What to do >>
Every entry needs to be printed exactly, please.

Records >>
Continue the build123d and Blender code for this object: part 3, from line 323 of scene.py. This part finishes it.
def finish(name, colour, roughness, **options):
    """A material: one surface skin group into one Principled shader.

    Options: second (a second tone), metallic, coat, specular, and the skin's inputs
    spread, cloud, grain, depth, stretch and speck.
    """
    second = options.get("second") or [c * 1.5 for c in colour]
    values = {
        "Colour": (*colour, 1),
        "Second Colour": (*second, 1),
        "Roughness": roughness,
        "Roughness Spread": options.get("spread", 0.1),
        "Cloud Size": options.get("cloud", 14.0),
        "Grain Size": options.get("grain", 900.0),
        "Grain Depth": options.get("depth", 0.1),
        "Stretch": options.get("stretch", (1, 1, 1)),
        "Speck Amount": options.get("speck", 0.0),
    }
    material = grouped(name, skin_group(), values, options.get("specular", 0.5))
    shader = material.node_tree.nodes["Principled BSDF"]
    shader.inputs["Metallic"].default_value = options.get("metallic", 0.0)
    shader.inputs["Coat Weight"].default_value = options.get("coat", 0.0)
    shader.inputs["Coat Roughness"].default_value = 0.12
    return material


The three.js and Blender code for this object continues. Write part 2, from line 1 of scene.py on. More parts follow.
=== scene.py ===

Solution to the problem >>
Continue the build123d and Blender code for this object: part 3, from line 323 of scene.py. This part finishes it.
def finish(name, colour, roughness, **options):
    """A material: one surface skin group into one Principled shader.

    Options: second (a second tone), metallic, coat, specular, and the skin's inputs
    spread, cloud, grain, depth, stretch and speck.
    """
    second = options.get("second") or [c * 1.5 for c in colour]
    values = {
        "Colour": (*colour, 1),
        "Second Colour": (*second, 1),
        "Roughness": roughness,
        "Roughness Spread": options.get("spread", 0.1),
        "Cloud Size": options.get("cloud", 14.0),
        "Grain Size": options.get("grain", 900.0),
        "Grain Depth": options.get("depth", 0.1),
        "Stretch": options.get("stretch", (1, 1, 1)),
        "Speck Amount": options.get("speck", 0.0),
    }
    material = grouped(name, skin_group(), values, options.get("specular", 0.5))
    shader = material.node_tree.nodes["Principled BSDF"]
    shader.inputs["Metallic"].default_value = options.get("metallic", 0.0)
    shader.inputs["Coat Weight"].default_value = options.get("coat", 0.0)
    shader.inputs["Coat Roughness"].default_value = 0.12
    return material


The three.js and Blender code for this object continues. Write part 2, from line 1 of scene.py on. More parts follow.
=== scene.py ===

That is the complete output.